■ **EXERCISE DETAILS**
Would you transcribe all of the data exactly, down to the last character?

■ **INFORMATION PROVIDED**

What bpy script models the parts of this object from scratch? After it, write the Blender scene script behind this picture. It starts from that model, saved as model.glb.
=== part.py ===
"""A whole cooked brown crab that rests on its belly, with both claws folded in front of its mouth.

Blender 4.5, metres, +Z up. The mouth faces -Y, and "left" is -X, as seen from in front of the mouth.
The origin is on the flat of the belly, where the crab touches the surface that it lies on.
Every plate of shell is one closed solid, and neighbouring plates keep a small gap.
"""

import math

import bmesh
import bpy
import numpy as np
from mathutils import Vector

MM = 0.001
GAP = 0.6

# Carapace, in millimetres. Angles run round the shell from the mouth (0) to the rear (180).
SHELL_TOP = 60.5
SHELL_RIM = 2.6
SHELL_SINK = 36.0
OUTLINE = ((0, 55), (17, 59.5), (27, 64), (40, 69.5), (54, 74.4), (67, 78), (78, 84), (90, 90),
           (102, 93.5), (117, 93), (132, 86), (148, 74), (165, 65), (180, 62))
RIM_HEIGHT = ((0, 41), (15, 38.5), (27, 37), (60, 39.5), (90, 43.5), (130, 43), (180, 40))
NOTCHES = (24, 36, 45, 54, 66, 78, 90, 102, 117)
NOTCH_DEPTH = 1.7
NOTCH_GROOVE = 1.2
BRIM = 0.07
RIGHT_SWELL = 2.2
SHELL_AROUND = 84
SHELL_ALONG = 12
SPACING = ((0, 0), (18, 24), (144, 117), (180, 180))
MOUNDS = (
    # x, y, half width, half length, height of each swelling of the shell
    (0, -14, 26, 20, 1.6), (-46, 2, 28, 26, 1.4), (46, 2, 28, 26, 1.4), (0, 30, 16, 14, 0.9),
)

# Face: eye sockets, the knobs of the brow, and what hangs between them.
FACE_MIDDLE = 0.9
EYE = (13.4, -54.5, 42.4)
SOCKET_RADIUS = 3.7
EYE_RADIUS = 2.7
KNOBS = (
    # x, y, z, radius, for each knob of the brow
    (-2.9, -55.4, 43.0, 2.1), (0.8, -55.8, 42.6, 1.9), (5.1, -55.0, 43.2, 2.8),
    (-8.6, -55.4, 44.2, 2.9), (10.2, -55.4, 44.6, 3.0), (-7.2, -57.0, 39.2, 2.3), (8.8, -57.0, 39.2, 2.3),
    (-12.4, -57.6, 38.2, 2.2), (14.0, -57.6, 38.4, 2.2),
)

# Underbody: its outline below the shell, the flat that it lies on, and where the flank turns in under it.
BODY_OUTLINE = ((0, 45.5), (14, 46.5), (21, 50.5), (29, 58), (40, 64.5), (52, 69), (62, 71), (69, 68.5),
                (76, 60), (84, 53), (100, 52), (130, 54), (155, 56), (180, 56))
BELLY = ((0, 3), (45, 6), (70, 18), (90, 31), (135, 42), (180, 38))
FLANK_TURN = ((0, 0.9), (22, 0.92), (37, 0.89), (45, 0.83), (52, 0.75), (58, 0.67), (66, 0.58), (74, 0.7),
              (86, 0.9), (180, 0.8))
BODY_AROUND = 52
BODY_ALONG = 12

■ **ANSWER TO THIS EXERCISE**
What bpy script models the parts of this object from scratch? After it, write the Blender scene script behind this picture. It starts from that model, saved as model.glb.
=== part.py ===
"""A whole cooked brown crab that rests on its belly, with both claws folded in front of its mouth.

Blender 4.5, metres, +Z up. The mouth faces -Y, and "left" is -X, as seen from in front of the mouth.
The origin is on the flat of the belly, where the crab touches the surface that it lies on.
Every plate of shell is one closed solid, and neighbouring plates keep a small gap.
"""

import math

import bmesh
import bpy
import numpy as np
from mathutils import Vector

MM = 0.001
GAP = 0.6

# Carapace, in millimetres. Angles run round the shell from the mouth (0) to the rear (180).
SHELL_TOP = 60.5
SHELL_RIM = 2.6
SHELL_SINK = 36.0
OUTLINE = ((0, 55), (17, 59.5), (27, 64), (40, 69.5), (54, 74.4), (67, 78), (78, 84), (90, 90),
           (102, 93.5), (117, 93), (132, 86), (148, 74), (165, 65), (180, 62))
RIM_HEIGHT = ((0, 41), (15, 38.5), (27, 37), (60, 39.5), (90, 43.5), (130, 43), (180, 40))
NOTCHES = (24, 36, 45, 54, 66, 78, 90, 102, 117)
NOTCH_DEPTH = 1.7
NOTCH_GROOVE = 1.2
BRIM = 0.07
RIGHT_SWELL = 2.2
SHELL_AROUND = 84
SHELL_ALONG = 12
SPACING = ((0, 0), (18, 24), (144, 117), (180, 180))
MOUNDS = (
    # x, y, half width, half length, height of each swelling of the shell
    (0, -14, 26, 20, 1.6), (-46, 2, 28, 26, 1.4), (46, 2, 28, 26, 1.4), (0, 30, 16, 14, 0.9),
)

# Face: eye sockets, the knobs of the brow, and what hangs between them.
FACE_MIDDLE = 0.9
EYE = (13.4, -54.5, 42.4)
SOCKET_RADIUS = 3.7
EYE_RADIUS = 2.7
KNOBS = (
    # x, y, z, radius, for each knob of the brow
    (-2.9, -55.4, 43.0, 2.1), (0.8, -55.8, 42.6, 1.9), (5.1, -55.0, 43.2, 2.8),
    (-8.6, -55.4, 44.2, 2.9), (10.2, -55.4, 44.6, 3.0), (-7.2, -57.0, 39.2, 2.3), (8.8, -57.0, 39.2, 2.3),
    (-12.4, -57.6, 38.2, 2.2), (14.0, -57.6, 38.4, 2.2),
)

# Underbody: its outline below the shell, the flat that it lies on, and where the flank turns in under it.
BODY_OUTLINE = ((0, 45.5), (14, 46.5), (21, 50.5), (29, 58), (40, 64.5), (52, 69), (62, 71), (69, 68.5),
                (76, 60), (84, 53), (100, 52), (130, 54), (155, 56), (180, 56))
BELLY = ((0, 3), (45, 6), (70, 18), (90, 31), (135, 42), (180, 38))
FLANK_TURN = ((0, 0.9), (22, 0.92), (37, 0.89), (45, 0.83), (52, 0.75), (58, 0.67), (66, 0.58), (74, 0.7),
              (86, 0.9), (180, 0.8))
BODY_AROUND = 52
BODY_ALONG = 12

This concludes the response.